─── Provided information ───

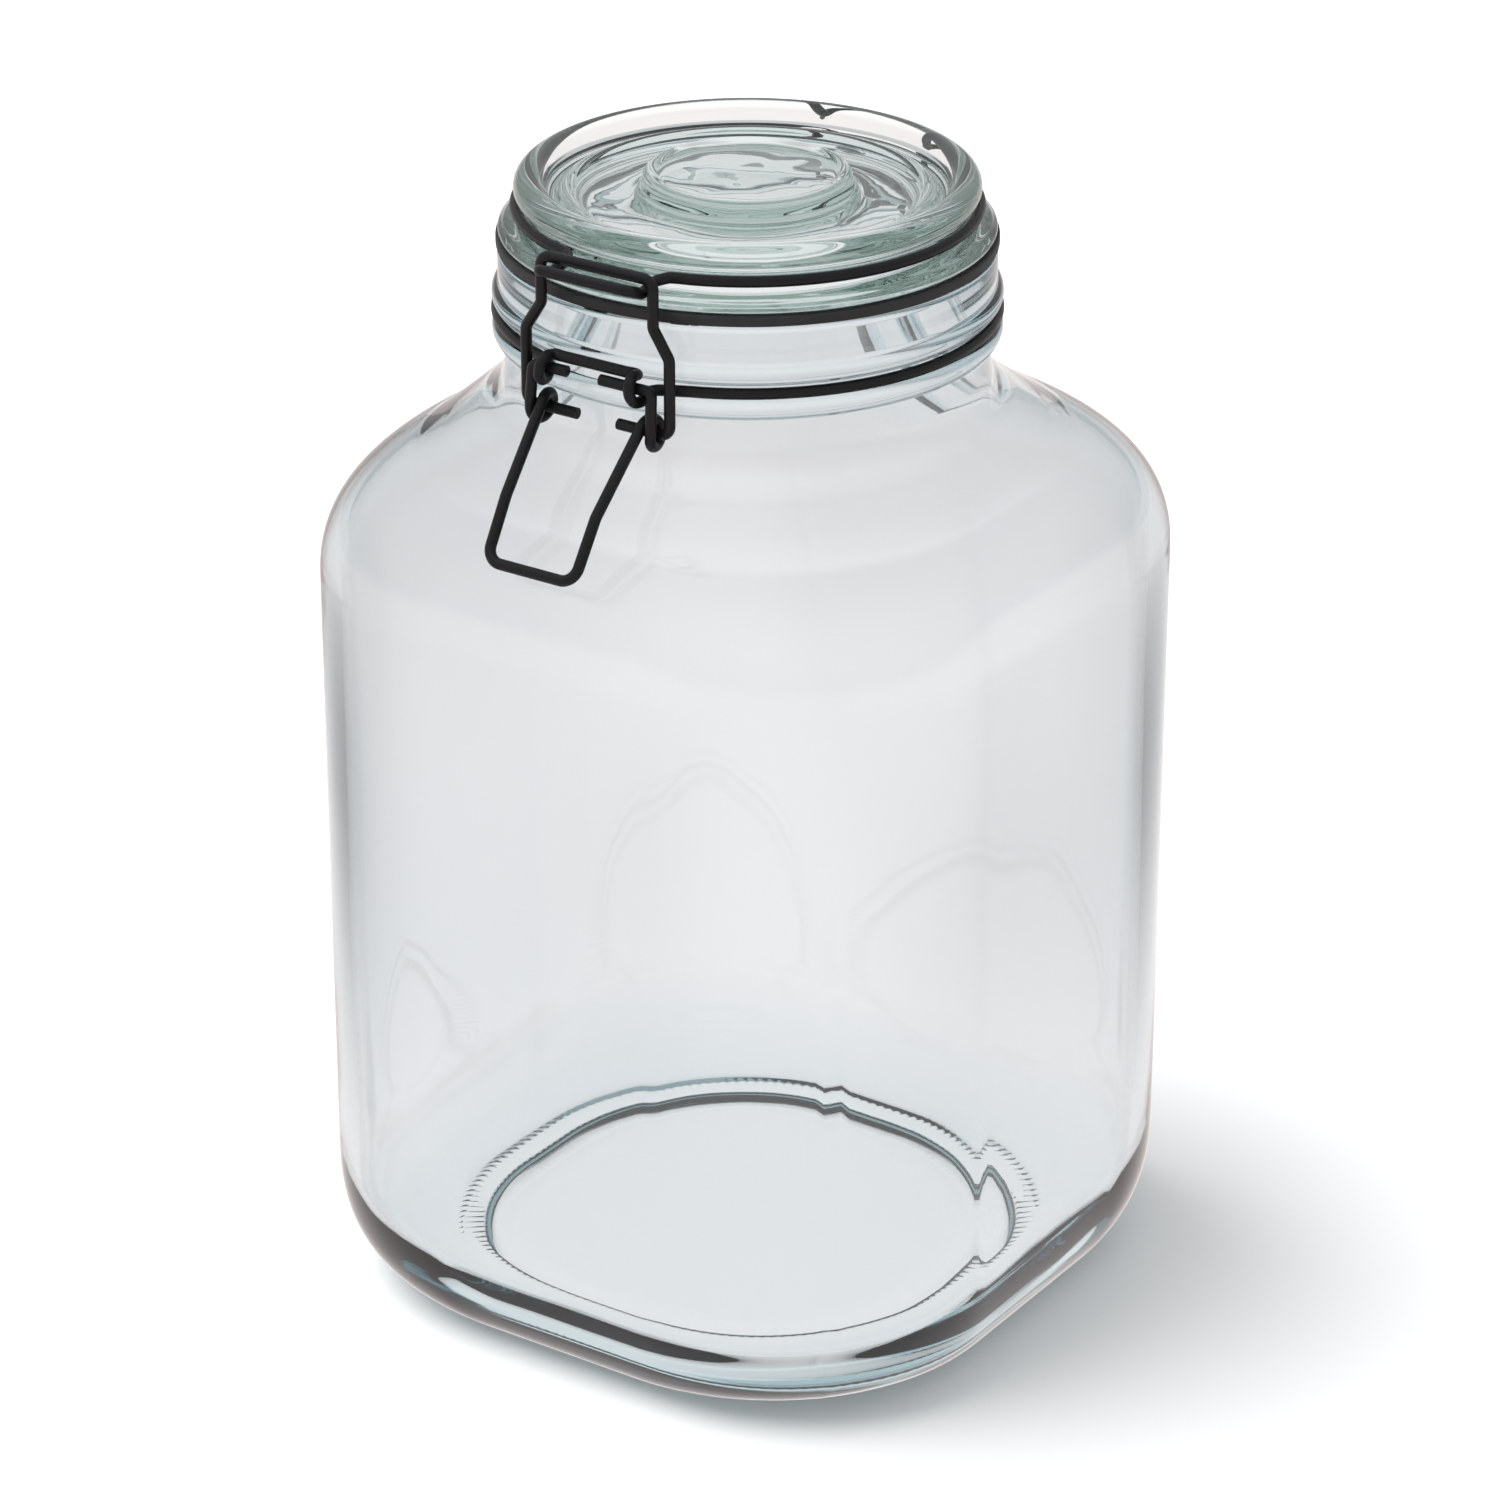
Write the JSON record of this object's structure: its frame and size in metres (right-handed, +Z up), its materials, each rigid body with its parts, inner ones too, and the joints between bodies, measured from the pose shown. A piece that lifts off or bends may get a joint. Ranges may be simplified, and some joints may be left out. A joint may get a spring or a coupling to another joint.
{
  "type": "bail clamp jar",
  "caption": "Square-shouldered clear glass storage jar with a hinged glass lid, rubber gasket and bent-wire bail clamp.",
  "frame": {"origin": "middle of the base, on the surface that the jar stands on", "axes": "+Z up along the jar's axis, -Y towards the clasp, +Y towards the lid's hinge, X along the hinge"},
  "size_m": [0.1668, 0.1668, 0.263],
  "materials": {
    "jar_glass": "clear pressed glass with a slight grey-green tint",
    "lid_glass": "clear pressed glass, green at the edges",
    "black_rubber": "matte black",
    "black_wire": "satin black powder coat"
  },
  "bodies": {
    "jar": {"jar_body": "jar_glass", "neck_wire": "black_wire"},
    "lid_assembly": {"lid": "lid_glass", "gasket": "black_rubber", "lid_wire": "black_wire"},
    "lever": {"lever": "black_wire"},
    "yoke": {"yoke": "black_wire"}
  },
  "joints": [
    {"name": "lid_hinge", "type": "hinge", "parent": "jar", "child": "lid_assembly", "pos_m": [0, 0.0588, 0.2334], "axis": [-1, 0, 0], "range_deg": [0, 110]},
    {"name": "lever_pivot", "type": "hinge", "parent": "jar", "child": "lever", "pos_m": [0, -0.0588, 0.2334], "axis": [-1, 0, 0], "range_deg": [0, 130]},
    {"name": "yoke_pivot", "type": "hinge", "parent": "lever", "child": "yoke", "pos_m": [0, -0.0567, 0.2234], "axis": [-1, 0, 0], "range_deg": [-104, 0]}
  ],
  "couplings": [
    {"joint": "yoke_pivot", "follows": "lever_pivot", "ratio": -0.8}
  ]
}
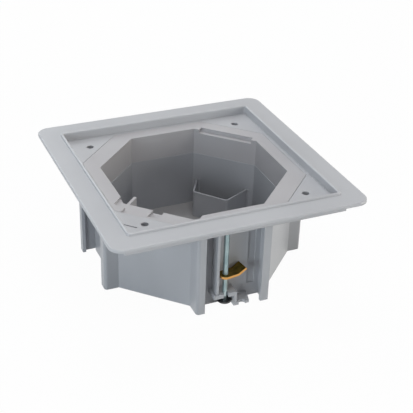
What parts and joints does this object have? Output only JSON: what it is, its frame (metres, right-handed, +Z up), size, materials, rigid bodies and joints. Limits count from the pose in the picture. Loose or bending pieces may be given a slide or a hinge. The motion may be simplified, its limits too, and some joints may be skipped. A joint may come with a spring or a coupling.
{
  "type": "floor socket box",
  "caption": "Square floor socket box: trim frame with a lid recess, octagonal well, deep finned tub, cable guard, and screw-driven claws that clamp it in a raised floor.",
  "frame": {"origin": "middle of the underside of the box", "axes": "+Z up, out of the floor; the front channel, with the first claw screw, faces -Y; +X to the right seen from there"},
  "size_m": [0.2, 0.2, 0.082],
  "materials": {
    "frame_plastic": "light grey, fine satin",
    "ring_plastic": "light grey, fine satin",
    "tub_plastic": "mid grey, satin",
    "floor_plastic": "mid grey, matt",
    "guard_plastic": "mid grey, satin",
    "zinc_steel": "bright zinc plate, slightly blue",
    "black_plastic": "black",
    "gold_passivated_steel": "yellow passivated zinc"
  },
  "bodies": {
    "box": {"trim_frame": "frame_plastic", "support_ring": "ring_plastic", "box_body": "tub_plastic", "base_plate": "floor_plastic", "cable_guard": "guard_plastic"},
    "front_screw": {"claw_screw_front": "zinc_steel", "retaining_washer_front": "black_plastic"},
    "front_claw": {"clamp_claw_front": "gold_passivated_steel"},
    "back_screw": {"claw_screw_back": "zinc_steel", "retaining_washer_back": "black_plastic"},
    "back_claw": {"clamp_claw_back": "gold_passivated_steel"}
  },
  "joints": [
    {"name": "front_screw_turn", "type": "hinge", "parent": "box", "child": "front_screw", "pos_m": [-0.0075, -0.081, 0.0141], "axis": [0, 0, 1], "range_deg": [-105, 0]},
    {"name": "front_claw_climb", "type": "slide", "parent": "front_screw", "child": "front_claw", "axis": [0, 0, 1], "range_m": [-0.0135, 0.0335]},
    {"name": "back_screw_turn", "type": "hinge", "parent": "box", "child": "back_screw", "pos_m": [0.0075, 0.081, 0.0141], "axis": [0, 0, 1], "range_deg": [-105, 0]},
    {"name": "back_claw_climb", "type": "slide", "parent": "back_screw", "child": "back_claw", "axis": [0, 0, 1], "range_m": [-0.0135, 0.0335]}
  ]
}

───

Exercise description:
Identify and copy all lines with the word "JSON".

Solution for this task:
Write the JSON record of this object's structure: its frame and size in metres (right-handed, +Z up), its materials, each rigid body with its parts, inner ones too, and the joints between bodies, measured from the pose shown. A piece that lifts off or bends may get a joint. Ranges may be simplified, and some joints may be left out. A joint may get a spring or a coupling to another joint.
What parts and joints does this object have? Output only JSON: what it is, its frame (metres, right-handed, +Z up), size, materials, rigid bodies and joints. Limits count from the pose in the picture. Loose or bending pieces may be given a slide or a hinge. The motion may be simplified, its limits too, and some joints may be skipped. A joint may come with a spring or a coupling.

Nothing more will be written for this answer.